We’ve been here before, it’s early November, a People’s Question Time session is about to take place and Boris’s PR operation are briefing on his progress in increasing accountability at City Hall.
Last year we had a press release claiming his holding of a legally required People’s Question Time as evidence of him fulfilling “a manifesto pledge to make London Government accountable and transparent.” Sadly, it wasn’t true.
In May this year a press release issued for the legally required, annual State of London debate contained the following quote in Boris’s name:
“During the election campaign, I promised that I would open City Hall and the Mayoralty up to scrutiny by the people of London and that is exactly what I have done. By holding regular public meetings such as the State of London Debate and increasing the number of People’s Question Time events, my administration has given Londoners across the capital the opportunity to come and directly quiz me and my team and some of the senior decision makers in London on the burning issues for the capital, such as the economy, policing, housing, transport and the environment.”
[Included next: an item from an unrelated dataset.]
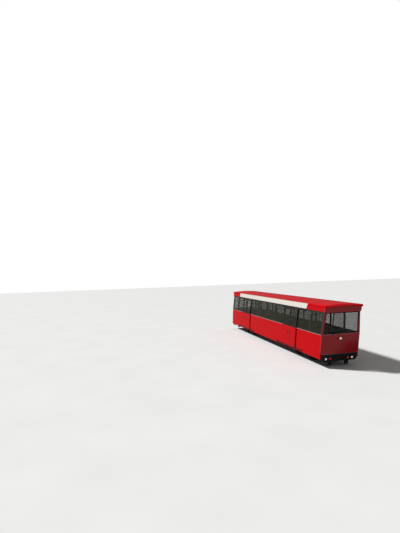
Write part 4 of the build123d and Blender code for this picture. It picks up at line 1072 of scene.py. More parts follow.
def end_block(name, end, across, up, out, depth, edge):
    """A plumb block on an end face, from pairs: across the car, and up."""
    face = end * HALF_LENGTH
    low, high = sorted((face + end * (out - depth), face + end * out))
    return soften(plumbed(new_block(name, (low, across[0], up[0]), (high, across[1], up[1]))), edge, 2)


def disc(name, place, radius, depth, along, sides=24, steps=((0.25, 0.3),)):
    """A round cap that steps or domes up: shares of its radius to go in, and of its depth to rise."""
    cap = new_round(name, place, radius, depth, along, sides)
    edit(cap)
    for way in (-WAYS[along], WAYS[along]):
        for share, rise in steps:
            pick("FACE", lambda co, face: face.normal.dot(way) > 0.9 and len(face.verts) == sides)
            step_in(radius * share, way * depth * rise)
    leave()
    return soften(cap, depth * 0.08, 1)


# Operators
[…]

It’s more than possible, one might even suspect desirable for Team Boris, that people misunderstand the sentence “By holding regular public meetings such as the State of London Debate” to imply State of London was the result of one of his actions.
When London Assembly Chair Darren Johnson opened this year’s event it was hard not to see his stressing of it being “the ninth” such debate as a reaction to Team Boris’s spin.
This of course followed highly misleading press releases implying London had never before marked St George’s Day, an outright fib from City Hall which allowed the BNP to claim credit for Boris’s ‘new’ policy of doing exactly what his predecessor had done in 2004, 2006, 2007 and 2008.
But it seems despite spending much of his campaign and Mayoralty decrying the supposed culture of spin under Ken Livingstone, Boris just can’t help himself. In a press release ahead of tonight’s People’s Question Time at Brixton’s 02 Academy he once again claims:
“During the election campaign, I promised that I would open City Hall and the Mayoralty up to scrutiny by the people of London and that is exactly what I have done. By holding regular public meetings such as the State of London Debate and increasing the number of People’s Question Time events, my administration has given Londoners across the capital the opportunity to come and directly quiz me, my team and some of the senior decision makers in London on the burning issues for the capital, such as the economy, policing, housing, transport and the environment.”
Can you spot the very slight difference between the two quotes?